The authors challenge reformers in this country that the 'golden era' of Westminster never really existed, or when it did was fraught with other issues. On this nostalgia they say, "Nostalgia has the advantage of imprecision; the belief that the standard of politics was better some time in the past may provide solace to those who see only disappointment and distaste in the modern process... For of course there is no evidence there ever was such a 'golden age', except in the frustrated mind of the dreamer." (p. 226). I am one of those dreamers but I take their point. It's not about returning to a different time, but enhancing powers and reviving traditions that will improve the function of the House of Commons.

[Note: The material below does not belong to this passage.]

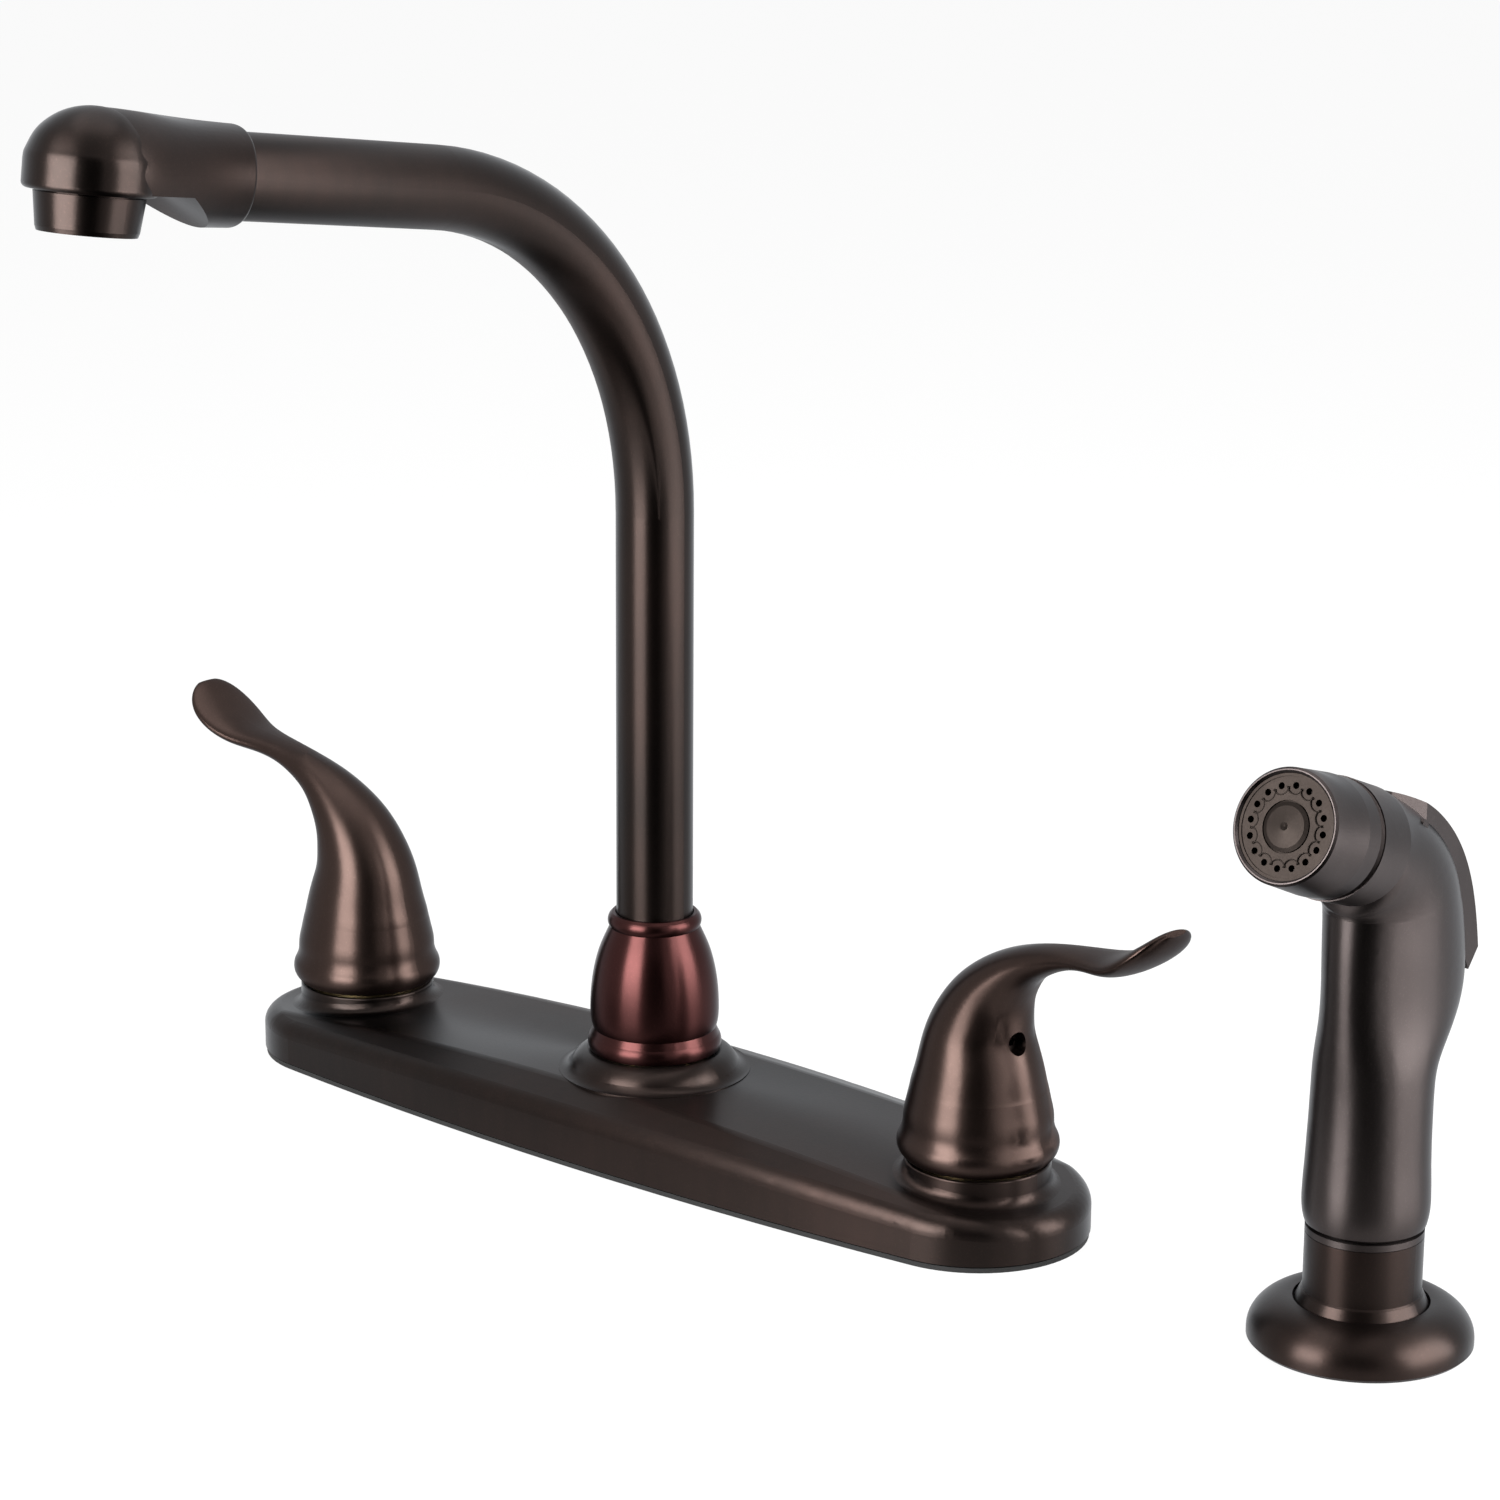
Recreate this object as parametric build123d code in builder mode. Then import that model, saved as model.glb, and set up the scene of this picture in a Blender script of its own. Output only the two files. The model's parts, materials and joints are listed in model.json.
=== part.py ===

In the concluding chapter Rhodes, Wanna and Weller make a concluding statement that I have never heard applied to Westminster. Compared to other systems Westminster is often upheld for its ability to build stable majorities and provide strong, consistent leadership. Powerful, reform-minded Prime Ministers can wholly transform their countries in their term, but this strength is also its greatest weakness. The ability to make changes quickly and dramatically often means that legislation is flawed. Most of the legislation that goes through legislatures in these countries are amendments and revision of existing laws to correct past mistakes. The authors posit that in countries that take longer and are more consensual that there may be less need to revise because of the upfront investment of time and thought.

The Westminster system is an evolving system, the traditions, practices and precedents are rooted in the past, but are constantly evolving in parallel to the sister systems across the globe. There is no one Westminster system, but as the authors suggest, narrowing down our system to a concise definition is antithetical to the whole thing in the first place.

This book is a comfortable read and accessible to a reader interested in this topic. I recommend it for anyone seeking to understand the Westminster system and major governing issues in those countries at the present time.